Available data

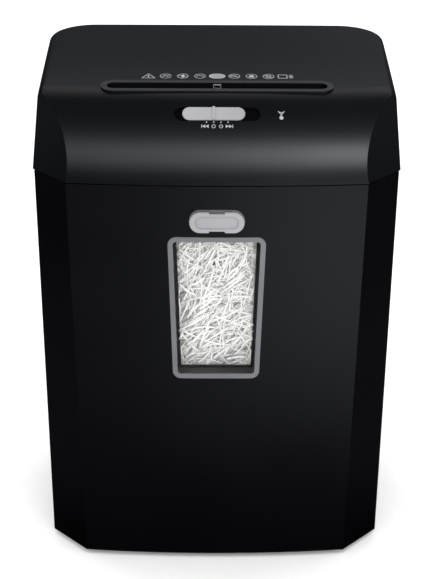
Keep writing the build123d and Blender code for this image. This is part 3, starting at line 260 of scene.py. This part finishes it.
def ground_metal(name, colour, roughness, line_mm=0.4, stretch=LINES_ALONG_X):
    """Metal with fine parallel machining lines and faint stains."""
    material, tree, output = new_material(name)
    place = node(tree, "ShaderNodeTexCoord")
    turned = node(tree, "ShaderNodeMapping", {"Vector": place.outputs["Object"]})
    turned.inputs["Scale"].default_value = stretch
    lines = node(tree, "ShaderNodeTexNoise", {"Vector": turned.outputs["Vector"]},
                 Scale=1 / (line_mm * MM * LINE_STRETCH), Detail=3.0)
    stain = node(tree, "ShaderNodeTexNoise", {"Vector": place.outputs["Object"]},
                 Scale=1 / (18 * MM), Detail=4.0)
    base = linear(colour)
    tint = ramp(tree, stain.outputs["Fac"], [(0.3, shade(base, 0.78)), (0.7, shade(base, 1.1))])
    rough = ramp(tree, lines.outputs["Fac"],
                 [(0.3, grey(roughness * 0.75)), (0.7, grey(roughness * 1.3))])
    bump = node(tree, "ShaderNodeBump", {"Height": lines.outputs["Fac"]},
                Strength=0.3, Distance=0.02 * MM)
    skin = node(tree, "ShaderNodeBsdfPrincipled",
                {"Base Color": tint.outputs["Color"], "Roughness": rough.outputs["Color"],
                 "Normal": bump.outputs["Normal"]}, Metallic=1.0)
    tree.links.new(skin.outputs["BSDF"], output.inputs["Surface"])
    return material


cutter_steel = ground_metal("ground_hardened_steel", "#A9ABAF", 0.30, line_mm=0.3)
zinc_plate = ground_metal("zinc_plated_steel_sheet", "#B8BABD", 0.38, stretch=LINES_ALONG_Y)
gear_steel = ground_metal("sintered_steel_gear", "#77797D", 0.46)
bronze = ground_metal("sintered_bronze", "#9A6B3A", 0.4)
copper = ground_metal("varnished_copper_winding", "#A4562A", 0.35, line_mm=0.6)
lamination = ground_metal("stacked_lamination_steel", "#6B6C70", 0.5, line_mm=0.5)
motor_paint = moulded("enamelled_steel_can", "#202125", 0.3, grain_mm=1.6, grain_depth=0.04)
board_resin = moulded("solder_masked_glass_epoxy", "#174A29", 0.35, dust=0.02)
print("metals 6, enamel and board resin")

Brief
Set down all of the data above, word for word.

Task result
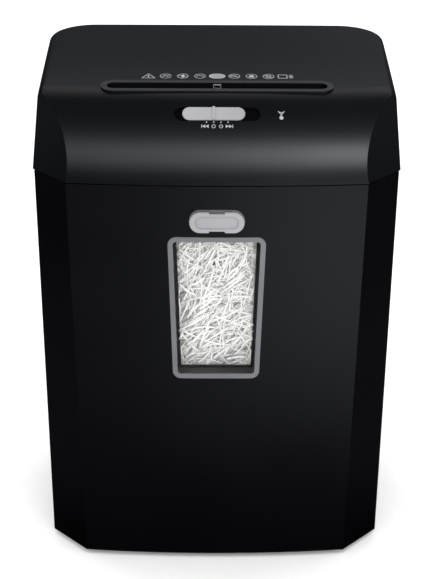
Keep writing the build123d and Blender code for this image. This is part 3, starting at line 260 of scene.py. This part finishes it.
def ground_metal(name, colour, roughness, line_mm=0.4, stretch=LINES_ALONG_X):
    """Metal with fine parallel machining lines and faint stains."""
    material, tree, output = new_material(name)
    place = node(tree, "ShaderNodeTexCoord")
    turned = node(tree, "ShaderNodeMapping", {"Vector": place.outputs["Object"]})
    turned.inputs["Scale"].default_value = stretch
    lines = node(tree, "ShaderNodeTexNoise", {"Vector": turned.outputs["Vector"]},
                 Scale=1 / (line_mm * MM * LINE_STRETCH), Detail=3.0)
    stain = node(tree, "ShaderNodeTexNoise", {"Vector": place.outputs["Object"]},
                 Scale=1 / (18 * MM), Detail=4.0)
    base = linear(colour)
    tint = ramp(tree, stain.outputs["Fac"], [(0.3, shade(base, 0.78)), (0.7, shade(base, 1.1))])
    rough = ramp(tree, lines.outputs["Fac"],
                 [(0.3, grey(roughness * 0.75)), (0.7, grey(roughness * 1.3))])
    bump = node(tree, "ShaderNodeBump", {"Height": lines.outputs["Fac"]},
                Strength=0.3, Distance=0.02 * MM)
    skin = node(tree, "ShaderNodeBsdfPrincipled",
                {"Base Color": tint.outputs["Color"], "Roughness": rough.outputs["Color"],
                 "Normal": bump.outputs["Normal"]}, Metallic=1.0)
    tree.links.new(skin.outputs["BSDF"], output.inputs["Surface"])
    return material


cutter_steel = ground_metal("ground_hardened_steel", "#A9ABAF", 0.30, line_mm=0.3)
zinc_plate = ground_metal("zinc_plated_steel_sheet", "#B8BABD", 0.38, stretch=LINES_ALONG_Y)
gear_steel = ground_metal("sintered_steel_gear", "#77797D", 0.46)
bronze = ground_metal("sintered_bronze", "#9A6B3A", 0.4)
copper = ground_metal("varnished_copper_winding", "#A4562A", 0.35, line_mm=0.6)
lamination = ground_metal("stacked_lamination_steel", "#6B6C70", 0.5, line_mm=0.5)
motor_paint = moulded("enamelled_steel_can", "#202125", 0.3, grain_mm=1.6, grain_depth=0.04)
board_resin = moulded("solder_masked_glass_epoxy", "#174A29", 0.35, dust=0.02)
print("metals 6, enamel and board resin")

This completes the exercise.